At first, this may look like a small problem. But once broken internal links start spreading across a site, they can weaken navigation, waste internal authority, and make it harder for search engines to move through your content properly.
This guide explains what broken internal links are, why they matter, what causes them, and how to find and fix them.

What Are Broken Internal Links?
Broken internal links are links on your website that point to another page on the same website, but the destination page no longer exists.
When someone clicks that link, they may land on a 404 page or another error page instead of the content they expected to see. Search engines can run into the same problem when they crawl your site.
Because the link points to a dead page, it no longer helps users reach useful content. It also stops being a helpful part of your internal linking structure.
Why Broken Internal Links Matter for SEO
Internal links help search engines discover pages and understand how different parts of a website connect. When those links point to dead URLs, that path no longer works the way it should.
Broken internal links can also interrupt the flow of internal authority across your site. If an important page is meant to pass support to another page but the link leads nowhere, that connection loses value.
There is also the user side of it. A broken link creates friction.
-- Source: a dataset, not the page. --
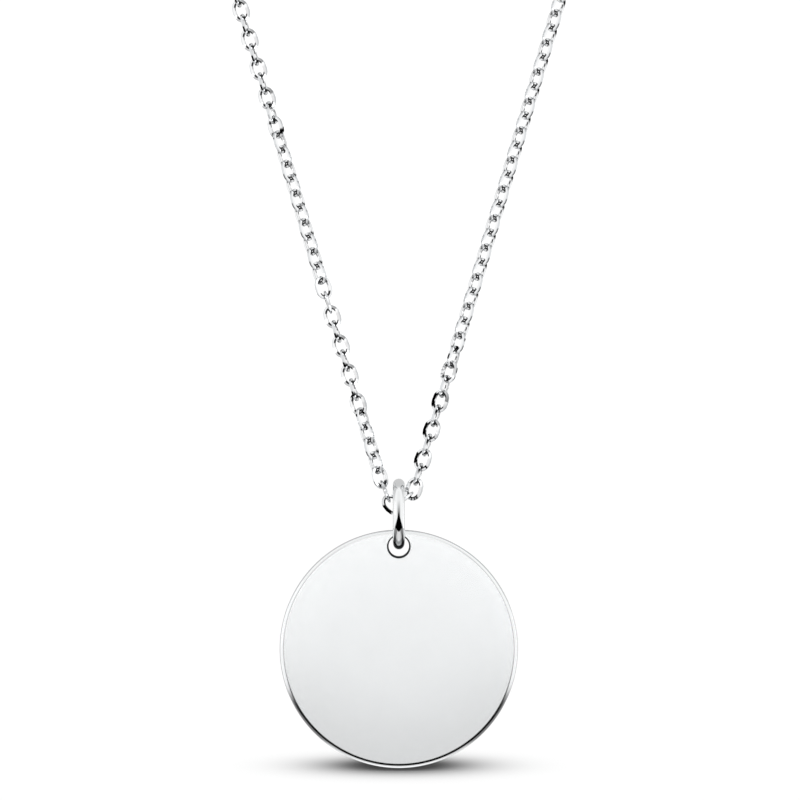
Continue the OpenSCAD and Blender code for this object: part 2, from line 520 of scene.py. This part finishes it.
class ChainPath:
    """The loop of the necklace: two straight strands from one tip and a round stretch over the nape."""

    def __init__(self, chain, rings):
        angle = chain.strand_angle
        self.angle = angle
        self.side_length = chain.link_length - chain.link_width
        self.pitch = chain.link_length - 2 * chain.wire - chain.gap
        self.span = 2 * self.pitch - self.side_length
        ring_wire = rings.wire
        self.tip_drop = (
            (ring_wire / 2 + chain.link_width / 2 + chain.ring_clearance) / math.sin(angle)
            - chain.ring_seat - ring_wire / 2
        )
        slope = chain.lowest_slope
        end = Vector((math.cos(slope), 0, -math.sin(slope))) * (self.side_length / 2)
        self.lowest = Vector((-chain.lowest_shift, 0, 0))
        self.ends = {RIGHT: self.lowest + end, LEFT: self.lowest - end}
        self.starts = {side: self.strand_reach(side) for side in (RIGHT, LEFT)}
        first_joint = (self.pitch - self.side_length) / 2
        loop = 1 / math.tan(angle) + math.pi / 2 + angle
        cut = self.starts[RIGHT] + self.starts[LEFT] - 2 * first_joint - LOWEST_LINKS * self.pitch
        self.neck_radius = (chain.length + cut) / loop / 2
        self.strand_length = self.neck_radius / math.tan(angle)
        self.half_length = self.neck_radius * loop
        self.tip_z = -self.neck_radius - self.neck_radius / math.sin(angle)
        self.axis_z = self.tip_z + self.tip_drop
        self.eye_reach = box_size("clasp").z / 2 + rings.eye_diameter / 2 - rings.eye_wire / 2
        eye_round = (rings.eye_diameter - rings.eye_wire) / 2
        self.last_joint = (
            self.half_length - self.eye_reach
            - (eye_round - rings.eye_wire / 2 - chain.wire / 2 - chain.gap) - (chain.wire + chain.gap) / 2
        )
        self.first = {side: self.starts[side] - first_joint for side in (RIGHT, LEFT)}
        self.count = {
            side: round((self.last_joint - self.first[side]) / self.pitch) for side in (RIGHT, LEFT)
        }
        self.fitted = {
            side: (self.last_joint - self.first[side]) / self.count[side] for side in (RIGHT, LEFT)
        }
        self.turns = {
            RIGHT: RIGHT_TURNS + ((self.last_joint, QUARTER_TURN * (self.count[RIGHT] % 2)),),
            LEFT: LEFT_TURNS + ((self.last_joint, QUARTER_TURN * (2 + self.count[LEFT] % 2)),),
        }

    def strand_reach(self, side):
        """Distance from the tip to the strand's point that lies a span away from the lowest link's end."""
        across = Vector((side * math.sin(self.angle), 0, math.cos(self.angle)))
        from_tip = self.ends[side] + Vector((0, 0, self.tip_drop))
        along = from_tip.dot(across)
        return along + math.sqrt(self.span ** 2 - from_tip.dot(from_tip) + along ** 2)

    def point(self, side, distance):
        """Point of a strand at a distance from its tip."""
        if distance < self.strand_length:
            across = side * distance * math.sin(self.angle)
            return Vector((across, 0, self.tip_z + distance * math.cos(self.angle)))
        turn = (distance - self.strand_length) / self.neck_radius - self.angle
        return self.neck_radius * Vector((side * math.cos(turn), 0, math.sin(turn) - 1))

    def links(self):
        """Middle, slope and turn of every link."""
        up = Vector((0, 0, self.axis_z))
        placed = []
        low = self.ends[RIGHT] - self.ends[LEFT]
        placed.append((self.lowest + up, math.atan2(low.x, low.z), 0.0))
        for side in (LEFT, RIGHT):
            start = self.point(side, self.starts[side])
            end = self.ends[side] + up
            way = start - end
            placed.append(((start + end) / 2, math.atan2(way.x, way.z), math.pi / 2))
            for number in range(self.count[side]):
                lower = self.point(side, self.first[side] + number * self.fitted[side])
                upper = self.point(side, self.first[side] + (number + 1) * self.fitted[side])
                half_way = self.first[side] + (number + 0.5) * self.fitted[side]
                turn = lookup(half_way, self.turns[side]) + QUARTER_TURN * (number % 2)
                slope = math.atan2(upper.x - lower.x, upper.z - lower.z)
                placed.append(((lower + upper) / 2, slope, math.radians(turn)))
        return placed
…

Instead of moving deeper into your content, the visitor hits a dead end and may leave the site altogether.
What Causes Broken Internal Links?
Broken internal links usually appear after changes are made to the site structure or individual URLs.
| Cause | What Happens |
|---|---|
| Deleted pages | Older content still links to a page that no longer exists |
| URL changes | The page still exists, but the old internal link points to the wrong address |
| Site migrations | Links may be left behind during a redesign or platform change |
| Typing mistakes | A link is added with the wrong URL slug or path |
| Expired temporary pages | Promotional or seasonal pages are removed while links to them remain live |
In many cases, the problem is not the page itself. The problem is that the internal link was never updated after something changed.
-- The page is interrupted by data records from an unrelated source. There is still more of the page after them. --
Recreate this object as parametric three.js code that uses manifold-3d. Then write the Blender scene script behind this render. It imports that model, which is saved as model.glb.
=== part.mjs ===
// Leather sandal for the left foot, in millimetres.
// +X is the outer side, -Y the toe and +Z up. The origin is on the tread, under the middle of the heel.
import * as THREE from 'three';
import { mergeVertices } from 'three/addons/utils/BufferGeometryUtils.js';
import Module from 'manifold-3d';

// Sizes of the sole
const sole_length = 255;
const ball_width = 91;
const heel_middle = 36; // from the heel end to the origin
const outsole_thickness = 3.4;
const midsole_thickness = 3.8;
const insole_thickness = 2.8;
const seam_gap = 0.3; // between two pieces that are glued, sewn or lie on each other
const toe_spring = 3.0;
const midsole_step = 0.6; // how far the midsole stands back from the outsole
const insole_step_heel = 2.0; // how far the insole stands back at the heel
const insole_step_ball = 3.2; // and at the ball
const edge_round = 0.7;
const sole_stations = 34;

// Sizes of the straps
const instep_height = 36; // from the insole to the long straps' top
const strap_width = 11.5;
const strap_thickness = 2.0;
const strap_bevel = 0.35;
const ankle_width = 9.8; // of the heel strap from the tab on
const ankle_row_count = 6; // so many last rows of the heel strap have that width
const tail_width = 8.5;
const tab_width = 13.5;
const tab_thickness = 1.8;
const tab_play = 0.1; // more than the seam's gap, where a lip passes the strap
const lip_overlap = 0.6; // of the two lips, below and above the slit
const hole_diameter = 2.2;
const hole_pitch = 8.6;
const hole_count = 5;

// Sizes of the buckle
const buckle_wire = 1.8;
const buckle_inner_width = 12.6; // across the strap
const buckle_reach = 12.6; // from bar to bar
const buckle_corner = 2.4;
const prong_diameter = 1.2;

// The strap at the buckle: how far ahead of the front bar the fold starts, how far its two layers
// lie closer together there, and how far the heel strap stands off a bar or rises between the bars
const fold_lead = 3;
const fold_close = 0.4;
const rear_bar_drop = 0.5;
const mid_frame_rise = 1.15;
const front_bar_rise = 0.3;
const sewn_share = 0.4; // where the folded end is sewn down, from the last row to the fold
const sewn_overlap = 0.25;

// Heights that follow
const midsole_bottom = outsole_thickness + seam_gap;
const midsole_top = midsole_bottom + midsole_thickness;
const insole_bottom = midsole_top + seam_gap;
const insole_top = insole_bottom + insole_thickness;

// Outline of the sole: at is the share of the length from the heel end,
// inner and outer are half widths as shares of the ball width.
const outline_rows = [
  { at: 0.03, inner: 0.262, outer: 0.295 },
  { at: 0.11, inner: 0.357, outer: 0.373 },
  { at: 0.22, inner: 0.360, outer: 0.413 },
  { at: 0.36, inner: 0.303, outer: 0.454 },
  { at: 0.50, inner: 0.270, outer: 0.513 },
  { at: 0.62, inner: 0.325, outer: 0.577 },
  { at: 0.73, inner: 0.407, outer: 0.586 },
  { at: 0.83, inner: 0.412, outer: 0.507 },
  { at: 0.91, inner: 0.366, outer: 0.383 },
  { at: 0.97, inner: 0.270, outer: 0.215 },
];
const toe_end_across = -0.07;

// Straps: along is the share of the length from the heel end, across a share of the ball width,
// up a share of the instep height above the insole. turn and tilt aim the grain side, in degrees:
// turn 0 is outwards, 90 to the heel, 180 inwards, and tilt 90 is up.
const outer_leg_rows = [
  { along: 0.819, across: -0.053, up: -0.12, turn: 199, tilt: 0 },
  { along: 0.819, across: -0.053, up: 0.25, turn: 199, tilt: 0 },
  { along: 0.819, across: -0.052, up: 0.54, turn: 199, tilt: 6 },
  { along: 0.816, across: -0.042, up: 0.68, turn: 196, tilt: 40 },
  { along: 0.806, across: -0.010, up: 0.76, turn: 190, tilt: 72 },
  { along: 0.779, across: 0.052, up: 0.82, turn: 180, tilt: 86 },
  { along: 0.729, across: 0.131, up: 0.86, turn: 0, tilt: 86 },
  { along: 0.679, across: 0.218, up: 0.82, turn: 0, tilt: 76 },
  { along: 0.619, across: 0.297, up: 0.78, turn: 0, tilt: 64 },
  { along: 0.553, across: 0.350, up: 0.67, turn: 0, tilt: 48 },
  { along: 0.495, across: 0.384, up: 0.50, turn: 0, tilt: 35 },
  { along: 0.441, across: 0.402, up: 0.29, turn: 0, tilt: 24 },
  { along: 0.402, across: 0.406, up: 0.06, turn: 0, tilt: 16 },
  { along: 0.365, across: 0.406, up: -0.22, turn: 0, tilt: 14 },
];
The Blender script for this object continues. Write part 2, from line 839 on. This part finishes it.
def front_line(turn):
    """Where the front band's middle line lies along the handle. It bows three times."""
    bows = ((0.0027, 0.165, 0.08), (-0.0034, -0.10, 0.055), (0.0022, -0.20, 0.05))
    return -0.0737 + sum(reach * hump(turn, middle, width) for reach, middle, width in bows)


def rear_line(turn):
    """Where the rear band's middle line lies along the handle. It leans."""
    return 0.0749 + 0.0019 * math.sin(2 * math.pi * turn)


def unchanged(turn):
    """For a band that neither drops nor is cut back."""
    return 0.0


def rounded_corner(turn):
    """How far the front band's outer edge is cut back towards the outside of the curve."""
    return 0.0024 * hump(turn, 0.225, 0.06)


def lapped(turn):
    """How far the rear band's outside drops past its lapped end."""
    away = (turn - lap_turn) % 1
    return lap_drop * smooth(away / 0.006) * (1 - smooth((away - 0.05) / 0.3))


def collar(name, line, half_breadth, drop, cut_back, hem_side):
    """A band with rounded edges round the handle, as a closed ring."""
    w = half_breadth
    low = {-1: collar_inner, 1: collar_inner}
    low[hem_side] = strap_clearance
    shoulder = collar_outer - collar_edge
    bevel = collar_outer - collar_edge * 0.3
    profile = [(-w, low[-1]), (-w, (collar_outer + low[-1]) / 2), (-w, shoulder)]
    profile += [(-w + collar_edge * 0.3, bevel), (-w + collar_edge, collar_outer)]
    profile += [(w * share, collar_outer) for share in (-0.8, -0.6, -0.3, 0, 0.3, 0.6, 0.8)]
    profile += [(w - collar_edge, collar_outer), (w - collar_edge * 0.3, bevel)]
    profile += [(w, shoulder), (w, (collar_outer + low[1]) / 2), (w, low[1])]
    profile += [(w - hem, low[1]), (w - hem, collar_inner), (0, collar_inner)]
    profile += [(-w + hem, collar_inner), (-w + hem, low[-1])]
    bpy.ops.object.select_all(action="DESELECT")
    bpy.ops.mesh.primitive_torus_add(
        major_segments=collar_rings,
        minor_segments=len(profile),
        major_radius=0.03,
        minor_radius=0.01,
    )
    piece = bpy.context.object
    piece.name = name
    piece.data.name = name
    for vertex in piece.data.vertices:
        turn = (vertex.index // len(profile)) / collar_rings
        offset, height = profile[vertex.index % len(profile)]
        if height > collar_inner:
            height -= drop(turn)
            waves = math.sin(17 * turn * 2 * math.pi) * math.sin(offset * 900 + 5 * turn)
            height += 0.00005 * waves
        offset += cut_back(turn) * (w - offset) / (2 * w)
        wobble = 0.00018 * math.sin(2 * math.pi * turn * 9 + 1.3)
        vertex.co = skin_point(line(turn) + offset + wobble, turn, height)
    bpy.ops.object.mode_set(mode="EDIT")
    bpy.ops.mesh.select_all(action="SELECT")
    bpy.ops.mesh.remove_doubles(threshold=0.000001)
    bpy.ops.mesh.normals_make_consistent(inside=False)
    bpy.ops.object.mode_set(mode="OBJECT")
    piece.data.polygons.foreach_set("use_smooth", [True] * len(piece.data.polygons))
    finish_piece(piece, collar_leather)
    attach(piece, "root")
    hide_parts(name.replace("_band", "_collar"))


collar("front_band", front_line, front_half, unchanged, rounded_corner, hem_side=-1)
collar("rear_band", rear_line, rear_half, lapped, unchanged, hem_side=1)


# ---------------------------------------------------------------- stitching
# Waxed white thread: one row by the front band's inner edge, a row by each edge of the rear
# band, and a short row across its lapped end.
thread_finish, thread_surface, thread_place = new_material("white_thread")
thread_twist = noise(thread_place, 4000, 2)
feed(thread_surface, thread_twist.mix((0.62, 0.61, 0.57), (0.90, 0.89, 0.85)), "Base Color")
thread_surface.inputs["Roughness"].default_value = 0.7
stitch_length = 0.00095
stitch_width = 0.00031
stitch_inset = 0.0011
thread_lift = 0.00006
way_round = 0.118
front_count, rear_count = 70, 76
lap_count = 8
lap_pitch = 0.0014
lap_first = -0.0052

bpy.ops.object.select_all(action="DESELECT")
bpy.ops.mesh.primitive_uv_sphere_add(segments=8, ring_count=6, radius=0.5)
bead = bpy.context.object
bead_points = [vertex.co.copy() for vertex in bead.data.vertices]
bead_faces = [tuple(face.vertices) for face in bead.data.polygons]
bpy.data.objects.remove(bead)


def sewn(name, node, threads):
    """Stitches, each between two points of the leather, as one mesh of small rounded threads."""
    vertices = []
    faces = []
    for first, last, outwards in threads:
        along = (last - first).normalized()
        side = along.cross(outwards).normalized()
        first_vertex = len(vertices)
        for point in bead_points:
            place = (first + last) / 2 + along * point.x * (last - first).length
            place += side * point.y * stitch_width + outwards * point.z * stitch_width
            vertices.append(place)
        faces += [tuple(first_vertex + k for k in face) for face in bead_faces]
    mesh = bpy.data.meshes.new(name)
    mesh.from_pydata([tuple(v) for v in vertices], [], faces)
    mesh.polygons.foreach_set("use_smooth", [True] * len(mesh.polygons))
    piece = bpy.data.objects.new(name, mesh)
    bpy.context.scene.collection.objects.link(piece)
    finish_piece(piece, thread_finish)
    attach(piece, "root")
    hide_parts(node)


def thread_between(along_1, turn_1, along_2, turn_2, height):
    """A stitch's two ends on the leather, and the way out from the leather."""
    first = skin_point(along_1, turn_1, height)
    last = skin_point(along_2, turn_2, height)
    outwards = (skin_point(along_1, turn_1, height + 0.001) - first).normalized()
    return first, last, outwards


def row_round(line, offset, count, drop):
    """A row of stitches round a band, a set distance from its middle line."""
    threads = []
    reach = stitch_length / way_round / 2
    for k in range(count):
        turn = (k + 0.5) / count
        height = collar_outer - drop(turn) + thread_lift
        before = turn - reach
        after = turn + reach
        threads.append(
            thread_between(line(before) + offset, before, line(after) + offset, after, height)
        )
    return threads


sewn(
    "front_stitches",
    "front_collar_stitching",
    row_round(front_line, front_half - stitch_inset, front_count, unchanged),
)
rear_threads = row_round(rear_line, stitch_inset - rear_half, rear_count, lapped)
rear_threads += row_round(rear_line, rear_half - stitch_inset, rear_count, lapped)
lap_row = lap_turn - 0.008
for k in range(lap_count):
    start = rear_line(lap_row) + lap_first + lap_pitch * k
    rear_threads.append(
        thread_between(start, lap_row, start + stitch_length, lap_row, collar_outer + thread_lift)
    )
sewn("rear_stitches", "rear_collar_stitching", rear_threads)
Broken Internal Links vs Broken External Links
Broken internal links and broken external links are not the same thing. A broken internal link points to a dead page on your own site. A broken external link points to a dead page on another website.
Both are worth fixing, but broken internal links are usually a more direct site-structure problem. They affect how your own pages connect, which means they belong in any serious internal link audit.
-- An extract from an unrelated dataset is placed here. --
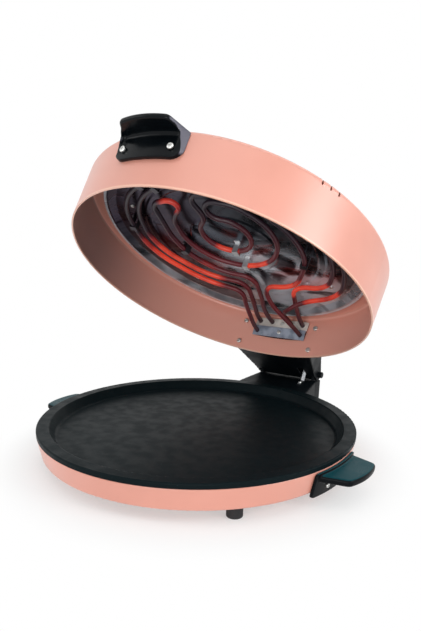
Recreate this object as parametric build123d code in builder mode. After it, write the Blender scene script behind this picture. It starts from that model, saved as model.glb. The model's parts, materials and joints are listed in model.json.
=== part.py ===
from build123d import *
from math import atan2, ceil, cos, degrees, radians, sin, tan
import os

os.makedirs("parts", exist_ok=True)

# An electric flatbread maker: a round steel base with a dark baking pan, and a steel lid
# with heating elements, hinged at the back. Millimetres and degrees.
# +X is to the right, -Y is the front with the lid handle, +Y is the hinge side, +Z is up.
# The pieces are drawn about the pan's axis and written about the middle of the whole
# object's footprint, with the table at height zero.

# Driving dimensions of the base
foot_height = 16.0
foot_radius = 9.4
foot_inset = 23.0
foot_angle = 42.0
base_radius = 210.0
base_taper = 5.4
base_wall_height = 28.5
base_sheet = 1.0
base_flange_width = 34.6
base_rim_width = 8.0
plate_sheet = 0.8
plate_inset = 12.6

# Driving dimensions of the pan
pan_rise = 6.4
pan_depth = 13.0
pan_slope_width = 7.5
pan_lip_width = 16.5
pan_wall = 2.5
pan_skirt_wall = 2.2

# Driving dimensions of the lid, in its closed place
lid_gap = 3.0
lid_inset = 7.0
lid_flare = 1.6
lid_height = 68.5
lid_crown = 4.0
lid_sheet = 0.9
lid_hem = 1.1
lid_hem_height = 4.0
lid_edge_radius = 6.0

# Driving dimensions of the hinge
hinge_stand_off = 66.0
hinge_rise = 7.2
hinge_open_angle = 36.0
pin_radius = 3.0
pin_fit = 0.02
pin_running_gap = 0.06
barrel_radius = 9.5
hinge_half_width = 54.0
lug_inner = 44.5
lug_outer = 50.5
lug_radius = 8.5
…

Related: Internal Links vs External Links.
How Broken Internal Links Affect Site Structure
Internal linking works best when pages support one another in a clear way. A dead internal link breaks that path.
On a small site, one broken link may not seem like a big deal. On a larger site, broken links can pile up across old articles, category pages, and navigation elements. That weakens the overall structure and can leave some important pages harder to reach.
It can also make internal link analysis less reliable because the site may look connected on the surface while key paths are no longer working.
How to Find Broken Internal Links
You can find broken internal links manually on a small site, but that gets harder as the site grows. A few broken links are easy to spot. Dozens or hundreds are not.
One approach is to review important pages and click through the links that matter most. This works for core pages, but it is slow and easy to miss older content.
A better option for larger sites is to use site crawlers or internal linking tools. They can scan your pages, flag dead URLs, and show where the broken links are coming from. That makes it much easier to find issues at scale.
How to Fix Broken Internal Links
Once you find a broken internal link, the right fix depends on why it broke.
- Update the link if the page has moved to a new URL
- Replace the link with a more relevant live page if the old content is gone
- Remove the link if there is no useful replacement
- Add a proper redirect if the old URL should still send users to a related destination
In most cases, updating the link directly is the cleanest fix. That way, users and search engines go straight to the correct page without extra hops.
Should You Redirect Every Broken Internal Link?
Not always. Redirects can help when a page has moved or when there is a close replacement for the old content. But they should not be used as a shortcut for every broken URL on the site.
If the old page has no real replacement, forcing a redirect to an unrelated page can create confusion. In that case, it is usually better to update the link or remove it altogether.
How to Prevent Broken Internal Links
The best way to prevent broken internal links is to treat internal linking as an ongoing part of site maintenance. Any time you delete a page, change a URL, or restructure content, check whether other pages still link to the old address.
It also helps to review older content from time to time. Many broken links stay hidden inside articles that have not been updated in months or years.
Regular audits make this easier. They help you catch dead links before they spread across the site and start affecting more important pages.
When Internal Linking Tools Help Most
On a small site, you may be able to manage broken internal links without much difficulty. On a growing site, that becomes harder because more pages mean more chances for errors to spread.
That is where internal linking tools can help. They make it easier to spot broken URLs, review weakly linked pages, and see how internal links are distributed across the site. Some tools also help you identify related pages that can replace broken linking paths with better ones.
Common Mistakes When Fixing Broken Internal Links
One mistake is fixing only the broken page and ignoring the links pointing to it. If the old internal links stay in place, the problem can keep showing up in crawls and reports.
Another mistake is sending every broken URL through a redirect chain. That may keep the link technically alive, but it does not give you the cleanest internal structure.
It is also easy to focus only on errors and forget the wider structure. A page can be free of broken links and still need more internal support, better anchor text, or a stronger position in your site architecture.
Conclusion
Broken internal links are easy to overlook, but they can create real problems across a website. They interrupt navigation, weaken internal link flow, and make it harder for search engines to move through your content properly.
Finding and fixing them should be a regular part of maintaining your site. The sooner you catch them, the easier it is to keep your internal linking structure clean and useful.